[RECORD EXCERPTS]:

** Start **

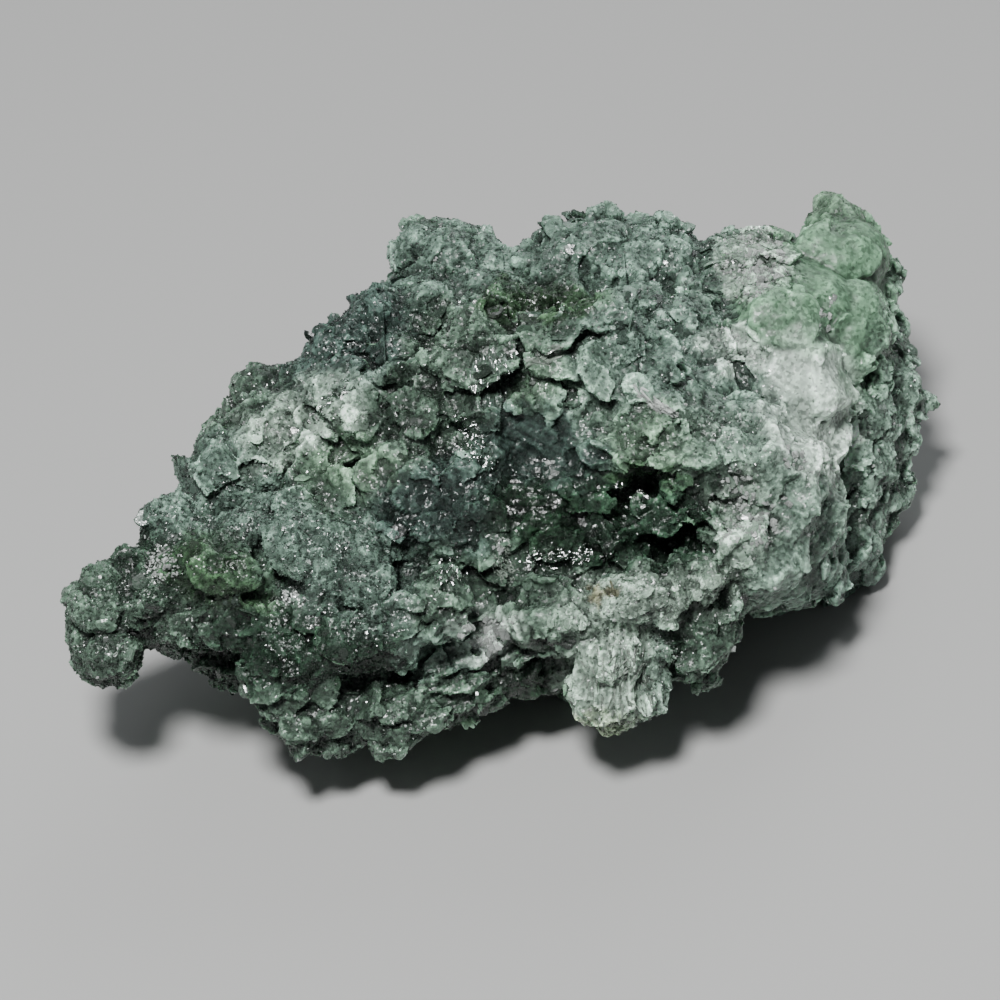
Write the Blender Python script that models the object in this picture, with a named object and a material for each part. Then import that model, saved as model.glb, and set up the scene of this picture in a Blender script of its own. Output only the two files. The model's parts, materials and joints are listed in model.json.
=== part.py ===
"""A rough prehnite stone, modelled as one faceted solid. Metres, +Z up, +X along the stone's length.

Places are given in the stone's show view: right, up and out towards the eye, in millimetres from a
point inside the front face. The show view looks down on the stone at SHOW_ELEVATION.
"""

import math
import random

import bmesh
import bpy
from mathutils import Matrix, Vector, noise

MM = 0.001

# The show view and how high its middle is over the table
SHOW_ELEVATION = math.radians(40)
SHOW_ROLL = math.radians(4)
VIEW_POINT_HEIGHT = 27

# How finely the stone is built, in millimetres, how many triangles it may have, and how round its
# lumps start out
SKIN_VOXEL = 0.6
MOST_TRIANGLES = 9600
LUMP_SUBDIVISIONS = 3
RANDOM_SEED = 41

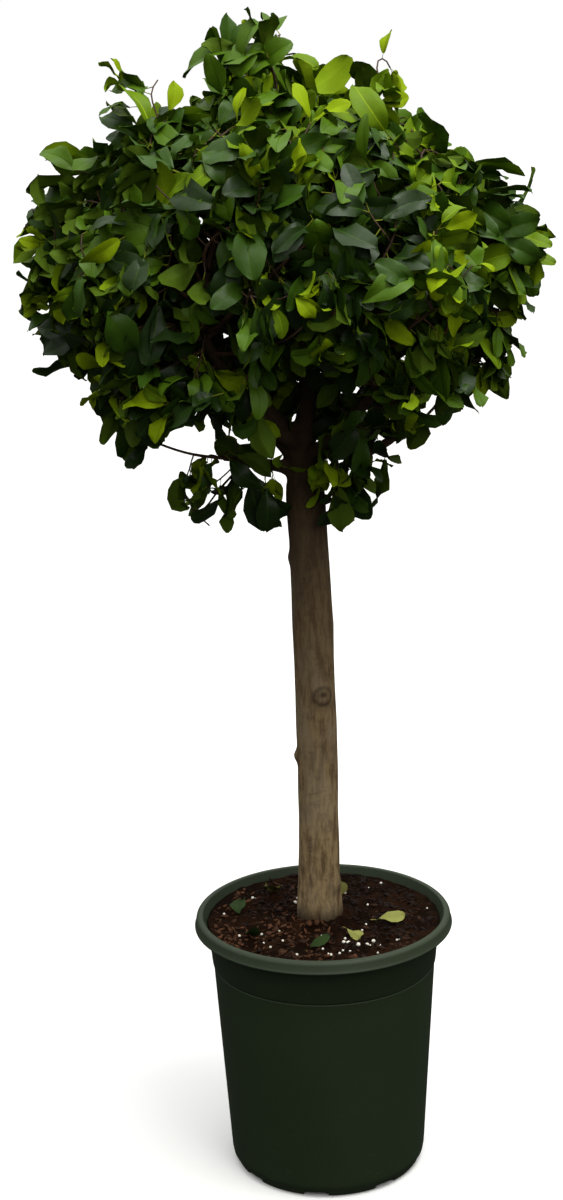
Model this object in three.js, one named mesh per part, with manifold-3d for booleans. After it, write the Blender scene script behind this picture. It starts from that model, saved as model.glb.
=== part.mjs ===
// A lollipop topiary: a small-leaved evergreen tree trained on one bare stem, with a shaggy ball of
// foliage, growing in a round plastic nursery pot.
// Millimetres, +Z up. The origin is the centre of the pot's underside. +X is the tree's right-hand side
// and -Y its front. Every solid is closed, and neighbours stand a small clearance apart.

import * as THREE from "three";
import { mergeVertices } from "three/addons/utils/BufferGeometryUtils.js";
import Module from "manifold-3d";

const wasm = await Module();
wasm.setup();

// ---------------------------------------------------------------- driving dimensions

const CLEARANCE = 0.5; // between neighbouring solids

const POT = {
  height: 320,
  footRadius: 113.5, // flat underside
  footCorner: 5,
  bodyRadiusLow: 118.5, // just above the foot's corner
  bodyHeightLow: 18,
  bodyRadiusHigh: 133.6, // under the step
  stepHeight: 257,
  stepRise: 4,
  bandRadiusLow: 135, // the band between the step and the lip
  bandRadiusHigh: 139.2,
  lipHeight: 15,
  lipRadius: 155,
  lipInnerRadius: 144.5, // the mouth; below it the wall narrows to the band
  lipRound: 5,
  lipFillet: 2, // where the lip's underside meets the band
  wall: 3,
  floor: 4,
  floorCorner: 3,
  sides: 32,
};
const DRAIN = { count: 8, width: 30, height: 6, depth: 12, turn: -98 }; // slots through the foot's edge

const SOIL = {
  level: 317, // round the stem
  edgeLevel: 314, // at the pot's wall
  edgeRound: 3,
  padRadius: 38, // flat round the stem
};

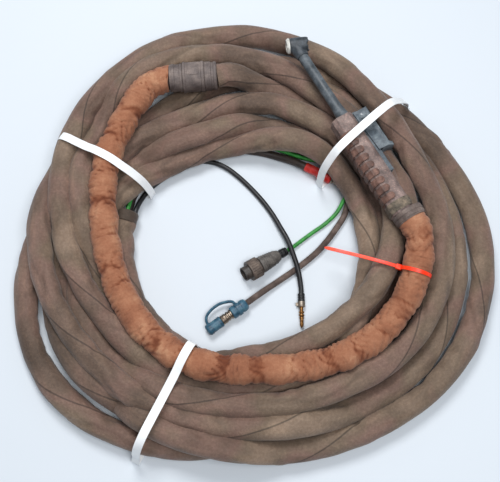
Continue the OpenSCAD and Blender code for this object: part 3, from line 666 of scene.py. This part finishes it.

** End **

[YOUR OBJECTIVE]:
Repeat the material above in full, exactly as it stands.

[PROBLEM SOLUTION]:
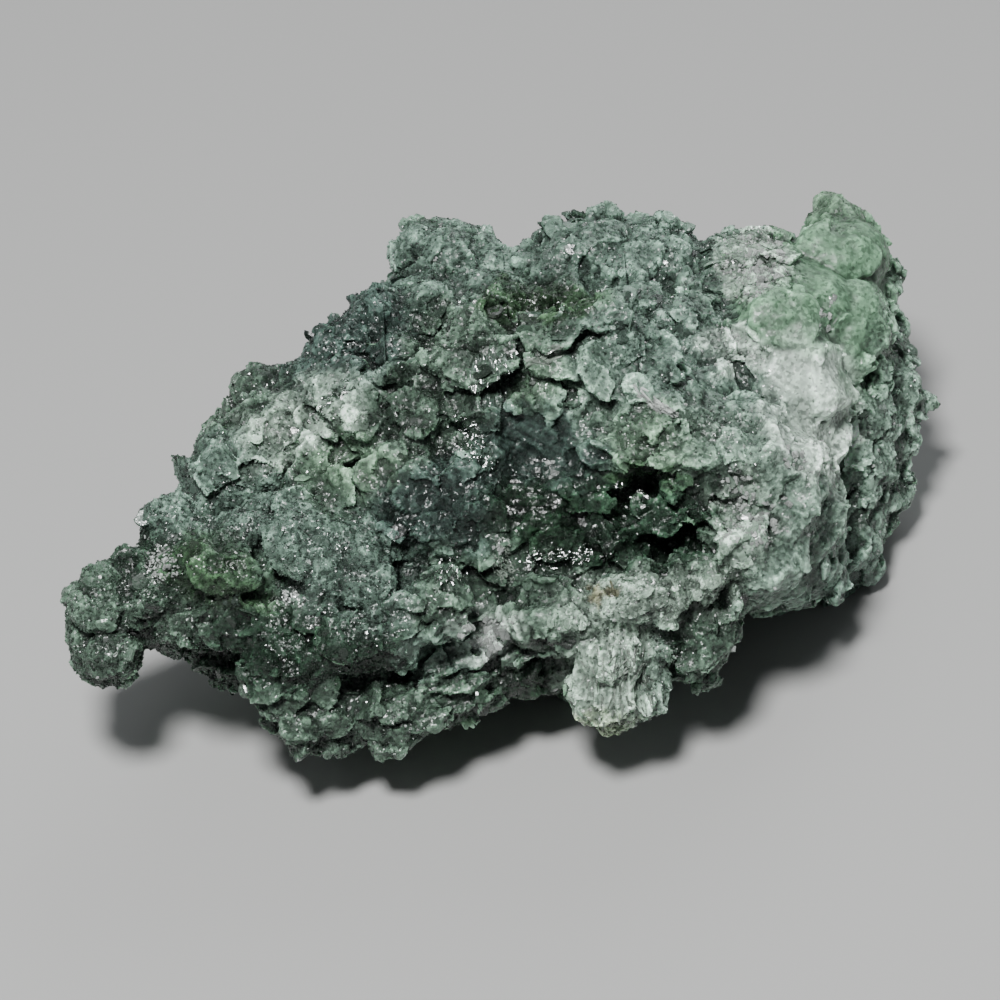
Write the Blender Python script that models the object in this picture, with a named object and a material for each part. Then import that model, saved as model.glb, and set up the scene of this picture in a Blender script of its own. Output only the two files. The model's parts, materials and joints are listed in model.json.
=== part.py ===
"""A rough prehnite stone, modelled as one faceted solid. Metres, +Z up, +X along the stone's length.

Places are given in the stone's show view: right, up and out towards the eye, in millimetres from a
point inside the front face. The show view looks down on the stone at SHOW_ELEVATION.
"""

import math
import random

import bmesh
import bpy
from mathutils import Matrix, Vector, noise

MM = 0.001

# The show view and how high its middle is over the table
SHOW_ELEVATION = math.radians(40)
SHOW_ROLL = math.radians(4)
VIEW_POINT_HEIGHT = 27

# How finely the stone is built, in millimetres, how many triangles it may have, and how round its
# lumps start out
SKIN_VOXEL = 0.6
MOST_TRIANGLES = 9600
LUMP_SUBDIVISIONS = 3
RANDOM_SEED = 41

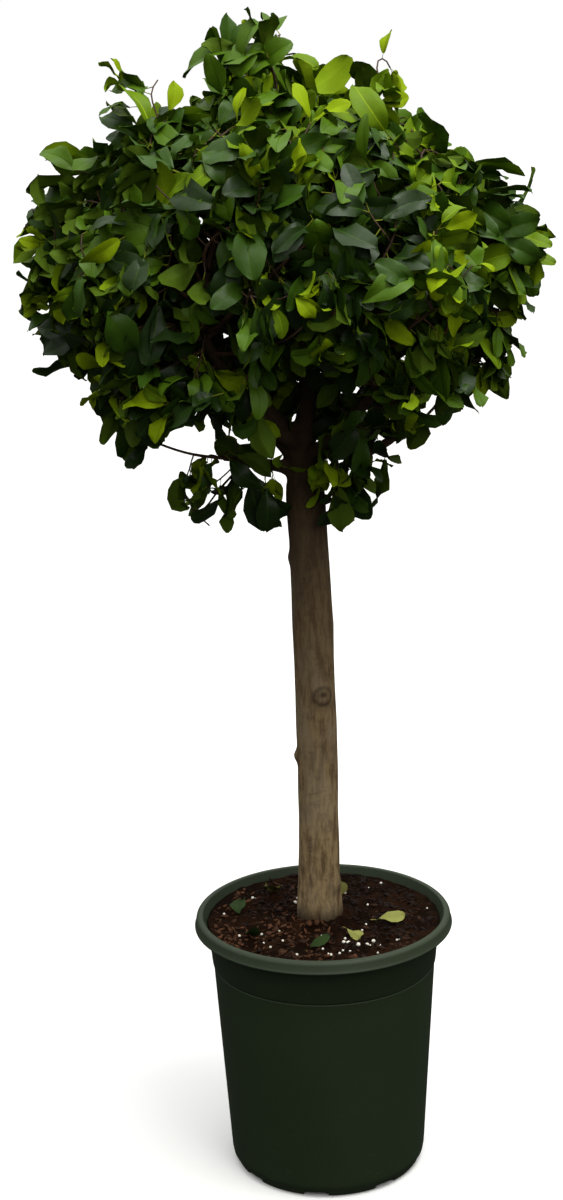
Model this object in three.js, one named mesh per part, with manifold-3d for booleans. After it, write the Blender scene script behind this picture. It starts from that model, saved as model.glb.
=== part.mjs ===
// A lollipop topiary: a small-leaved evergreen tree trained on one bare stem, with a shaggy ball of
// foliage, growing in a round plastic nursery pot.
// Millimetres, +Z up. The origin is the centre of the pot's underside. +X is the tree's right-hand side
// and -Y its front. Every solid is closed, and neighbours stand a small clearance apart.

import * as THREE from "three";
import { mergeVertices } from "three/addons/utils/BufferGeometryUtils.js";
import Module from "manifold-3d";

const wasm = await Module();
wasm.setup();

// ---------------------------------------------------------------- driving dimensions

const CLEARANCE = 0.5; // between neighbouring solids

const POT = {
  height: 320,
  footRadius: 113.5, // flat underside
  footCorner: 5,
  bodyRadiusLow: 118.5, // just above the foot's corner
  bodyHeightLow: 18,
  bodyRadiusHigh: 133.6, // under the step
  stepHeight: 257,
  stepRise: 4,
  bandRadiusLow: 135, // the band between the step and the lip
  bandRadiusHigh: 139.2,
  lipHeight: 15,
  lipRadius: 155,
  lipInnerRadius: 144.5, // the mouth; below it the wall narrows to the band
  lipRound: 5,
  lipFillet: 2, // where the lip's underside meets the band
  wall: 3,
  floor: 4,
  floorCorner: 3,
  sides: 32,
};
const DRAIN = { count: 8, width: 30, height: 6, depth: 12, turn: -98 }; // slots through the foot's edge

const SOIL = {
  level: 317, // round the stem
  edgeLevel: 314, // at the pot's wall
  edgeRound: 3,
  padRadius: 38, // flat round the stem
};

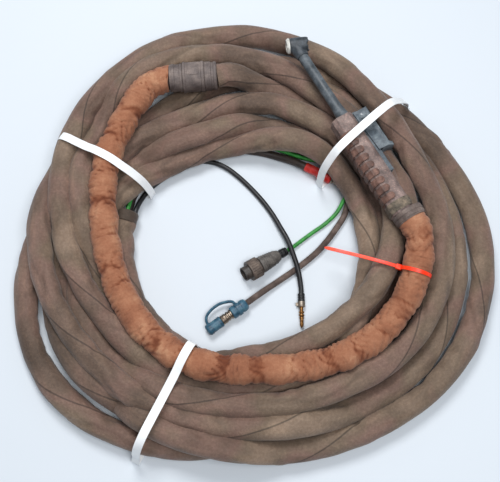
Continue the OpenSCAD and Blender code for this object: part 3, from line 666 of scene.py. This part finishes it.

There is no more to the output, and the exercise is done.